- [Work to be completed]: From the line with "obj.matrix_parent_inverse = Matrix.Identity(4)" to the line with "return (*linear.tolist(), 1.0)", both lines included, set down exactly those lines, please, and no others.

- [Data in this exercise]:
+-------+

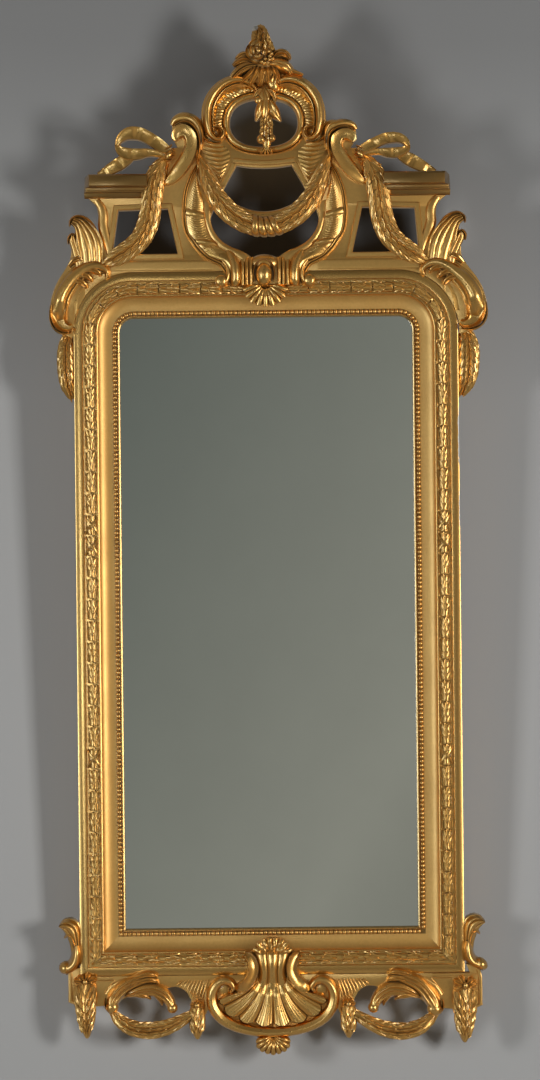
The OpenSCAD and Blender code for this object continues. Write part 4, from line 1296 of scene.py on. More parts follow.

+-------+

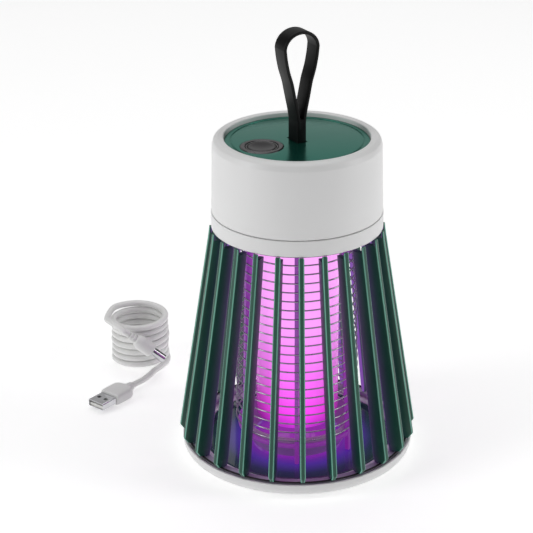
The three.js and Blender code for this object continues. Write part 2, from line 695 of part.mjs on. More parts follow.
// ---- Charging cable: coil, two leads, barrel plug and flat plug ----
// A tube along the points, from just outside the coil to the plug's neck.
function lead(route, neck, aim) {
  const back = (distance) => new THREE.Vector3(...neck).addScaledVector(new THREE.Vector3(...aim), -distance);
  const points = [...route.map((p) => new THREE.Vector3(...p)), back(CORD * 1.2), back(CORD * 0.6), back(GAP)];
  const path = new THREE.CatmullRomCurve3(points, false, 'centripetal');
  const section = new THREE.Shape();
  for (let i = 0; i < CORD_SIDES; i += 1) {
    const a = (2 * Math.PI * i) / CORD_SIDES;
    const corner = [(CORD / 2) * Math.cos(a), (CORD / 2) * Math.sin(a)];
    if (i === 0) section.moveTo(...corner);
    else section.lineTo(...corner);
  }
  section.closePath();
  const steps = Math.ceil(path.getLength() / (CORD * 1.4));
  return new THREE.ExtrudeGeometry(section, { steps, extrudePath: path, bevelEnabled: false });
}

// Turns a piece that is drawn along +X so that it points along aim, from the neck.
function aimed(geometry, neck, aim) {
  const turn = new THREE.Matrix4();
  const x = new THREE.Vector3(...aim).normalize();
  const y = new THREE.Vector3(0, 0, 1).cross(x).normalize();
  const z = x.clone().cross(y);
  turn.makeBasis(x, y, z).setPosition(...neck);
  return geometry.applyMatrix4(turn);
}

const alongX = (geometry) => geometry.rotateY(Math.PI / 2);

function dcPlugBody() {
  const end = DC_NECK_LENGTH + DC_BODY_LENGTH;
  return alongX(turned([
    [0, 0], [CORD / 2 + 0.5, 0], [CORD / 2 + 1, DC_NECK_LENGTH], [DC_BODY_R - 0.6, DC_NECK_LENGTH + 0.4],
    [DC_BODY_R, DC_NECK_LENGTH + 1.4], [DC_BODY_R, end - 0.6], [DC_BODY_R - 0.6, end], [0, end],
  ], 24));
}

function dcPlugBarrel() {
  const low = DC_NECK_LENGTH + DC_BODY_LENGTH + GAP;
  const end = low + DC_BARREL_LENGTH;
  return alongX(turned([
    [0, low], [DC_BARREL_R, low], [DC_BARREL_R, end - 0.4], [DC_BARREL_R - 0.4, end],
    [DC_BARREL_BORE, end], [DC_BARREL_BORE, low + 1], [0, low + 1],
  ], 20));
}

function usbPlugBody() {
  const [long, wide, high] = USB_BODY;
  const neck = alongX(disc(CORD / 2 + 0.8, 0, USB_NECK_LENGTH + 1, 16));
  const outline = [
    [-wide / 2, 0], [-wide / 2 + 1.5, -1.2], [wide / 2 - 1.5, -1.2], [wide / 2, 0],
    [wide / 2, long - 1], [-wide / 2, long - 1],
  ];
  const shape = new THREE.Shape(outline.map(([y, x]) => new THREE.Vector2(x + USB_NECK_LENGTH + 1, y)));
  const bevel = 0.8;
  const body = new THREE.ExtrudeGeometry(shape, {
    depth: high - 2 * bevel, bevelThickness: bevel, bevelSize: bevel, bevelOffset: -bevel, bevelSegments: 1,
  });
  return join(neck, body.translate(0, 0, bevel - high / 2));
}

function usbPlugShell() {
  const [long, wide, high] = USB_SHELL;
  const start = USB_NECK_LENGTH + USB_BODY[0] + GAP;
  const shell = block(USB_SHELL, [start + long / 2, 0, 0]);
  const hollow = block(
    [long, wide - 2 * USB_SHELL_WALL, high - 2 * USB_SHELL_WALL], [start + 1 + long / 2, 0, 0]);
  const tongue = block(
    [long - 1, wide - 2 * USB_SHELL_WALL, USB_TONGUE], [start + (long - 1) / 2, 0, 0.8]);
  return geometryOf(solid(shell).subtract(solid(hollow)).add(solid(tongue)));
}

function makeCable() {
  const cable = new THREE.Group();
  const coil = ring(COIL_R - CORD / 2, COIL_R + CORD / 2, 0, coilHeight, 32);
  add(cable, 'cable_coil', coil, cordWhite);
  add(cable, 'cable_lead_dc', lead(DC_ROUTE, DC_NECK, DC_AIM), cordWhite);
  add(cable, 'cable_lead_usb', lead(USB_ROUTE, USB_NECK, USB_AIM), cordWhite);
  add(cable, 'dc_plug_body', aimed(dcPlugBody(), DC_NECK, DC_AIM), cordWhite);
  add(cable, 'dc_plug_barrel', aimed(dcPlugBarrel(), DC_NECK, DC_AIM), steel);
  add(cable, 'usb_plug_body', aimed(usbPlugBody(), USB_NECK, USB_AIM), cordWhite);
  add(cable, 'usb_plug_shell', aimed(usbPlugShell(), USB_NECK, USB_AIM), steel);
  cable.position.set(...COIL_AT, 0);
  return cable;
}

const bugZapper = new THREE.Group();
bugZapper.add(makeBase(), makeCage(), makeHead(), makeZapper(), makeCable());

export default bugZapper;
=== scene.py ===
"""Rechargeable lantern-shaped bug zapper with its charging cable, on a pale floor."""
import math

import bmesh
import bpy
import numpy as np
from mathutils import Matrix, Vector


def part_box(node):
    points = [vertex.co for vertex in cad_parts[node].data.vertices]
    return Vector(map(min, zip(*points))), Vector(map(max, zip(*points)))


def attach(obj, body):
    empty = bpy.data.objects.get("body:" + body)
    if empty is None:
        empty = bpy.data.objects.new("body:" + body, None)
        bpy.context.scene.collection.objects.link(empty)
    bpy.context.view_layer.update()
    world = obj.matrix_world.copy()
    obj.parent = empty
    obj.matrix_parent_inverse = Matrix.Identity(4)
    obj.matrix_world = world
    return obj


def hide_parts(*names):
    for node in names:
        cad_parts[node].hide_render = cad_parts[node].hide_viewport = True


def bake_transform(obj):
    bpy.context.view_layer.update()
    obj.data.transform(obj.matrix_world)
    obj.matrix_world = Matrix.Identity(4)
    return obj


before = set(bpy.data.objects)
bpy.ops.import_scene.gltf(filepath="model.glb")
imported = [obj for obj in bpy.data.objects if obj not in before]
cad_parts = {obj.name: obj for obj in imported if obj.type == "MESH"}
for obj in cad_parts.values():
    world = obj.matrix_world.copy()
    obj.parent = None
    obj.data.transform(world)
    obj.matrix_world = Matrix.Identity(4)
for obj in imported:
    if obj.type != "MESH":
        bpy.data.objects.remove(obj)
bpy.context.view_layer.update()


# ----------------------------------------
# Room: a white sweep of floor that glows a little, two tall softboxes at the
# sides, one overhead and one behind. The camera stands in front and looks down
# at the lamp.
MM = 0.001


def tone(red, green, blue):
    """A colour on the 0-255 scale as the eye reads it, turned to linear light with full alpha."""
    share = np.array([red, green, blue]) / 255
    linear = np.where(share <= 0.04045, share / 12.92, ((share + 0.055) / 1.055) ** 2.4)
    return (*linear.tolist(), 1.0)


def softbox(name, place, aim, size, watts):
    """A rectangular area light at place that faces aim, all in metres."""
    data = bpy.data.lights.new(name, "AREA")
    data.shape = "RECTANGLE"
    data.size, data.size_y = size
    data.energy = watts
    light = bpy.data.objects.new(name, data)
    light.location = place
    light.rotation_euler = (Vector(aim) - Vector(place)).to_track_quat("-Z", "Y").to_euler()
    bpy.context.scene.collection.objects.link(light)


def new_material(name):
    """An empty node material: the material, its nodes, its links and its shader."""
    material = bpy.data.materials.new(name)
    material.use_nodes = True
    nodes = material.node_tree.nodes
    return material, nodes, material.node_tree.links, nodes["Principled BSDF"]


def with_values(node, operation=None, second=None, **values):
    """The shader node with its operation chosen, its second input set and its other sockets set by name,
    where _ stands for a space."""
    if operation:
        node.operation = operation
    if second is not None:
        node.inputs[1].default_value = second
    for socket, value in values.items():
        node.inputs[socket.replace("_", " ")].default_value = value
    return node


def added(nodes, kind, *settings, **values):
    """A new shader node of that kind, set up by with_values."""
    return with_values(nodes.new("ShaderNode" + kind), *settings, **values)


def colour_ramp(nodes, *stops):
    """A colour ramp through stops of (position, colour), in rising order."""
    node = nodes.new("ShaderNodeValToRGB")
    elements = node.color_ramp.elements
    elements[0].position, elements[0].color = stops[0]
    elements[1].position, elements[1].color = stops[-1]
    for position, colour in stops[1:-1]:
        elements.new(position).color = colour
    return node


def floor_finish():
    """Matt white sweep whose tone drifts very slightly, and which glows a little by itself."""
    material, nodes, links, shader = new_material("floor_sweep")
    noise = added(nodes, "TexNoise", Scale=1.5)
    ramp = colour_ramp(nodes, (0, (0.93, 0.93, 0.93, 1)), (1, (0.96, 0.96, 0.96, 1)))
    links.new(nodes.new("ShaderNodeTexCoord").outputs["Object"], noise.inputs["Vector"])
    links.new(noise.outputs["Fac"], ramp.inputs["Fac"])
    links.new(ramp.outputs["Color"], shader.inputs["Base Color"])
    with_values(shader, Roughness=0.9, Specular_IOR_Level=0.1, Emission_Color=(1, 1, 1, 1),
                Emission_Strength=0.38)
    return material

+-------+

- [Response]:
    obj.matrix_parent_inverse = Matrix.Identity(4)
    obj.matrix_world = world
    return obj


def hide_parts(*names):
    for node in names:
        cad_parts[node].hide_render = cad_parts[node].hide_viewport = True


def bake_transform(obj):
    bpy.context.view_layer.update()
    obj.data.transform(obj.matrix_world)
    obj.matrix_world = Matrix.Identity(4)
    return obj


before = set(bpy.data.objects)
bpy.ops.import_scene.gltf(filepath="model.glb")
imported = [obj for obj in bpy.data.objects if obj not in before]
cad_parts = {obj.name: obj for obj in imported if obj.type == "MESH"}
for obj in cad_parts.values():
    world = obj.matrix_world.copy()
    obj.parent = None
    obj.data.transform(world)
    obj.matrix_world = Matrix.Identity(4)
for obj in imported:
    if obj.type != "MESH":
        bpy.data.objects.remove(obj)
bpy.context.view_layer.update()


# ----------------------------------------
# Room: a white sweep of floor that glows a little, two tall softboxes at the
# sides, one overhead and one behind. The camera stands in front and looks down
# at the lamp.
MM = 0.001


def tone(red, green, blue):
    """A colour on the 0-255 scale as the eye reads it, turned to linear light with full alpha."""
    share = np.array([red, green, blue]) / 255
    linear = np.where(share <= 0.04045, share / 12.92, ((share + 0.055) / 1.055) ** 2.4)
    return (*linear.tolist(), 1.0)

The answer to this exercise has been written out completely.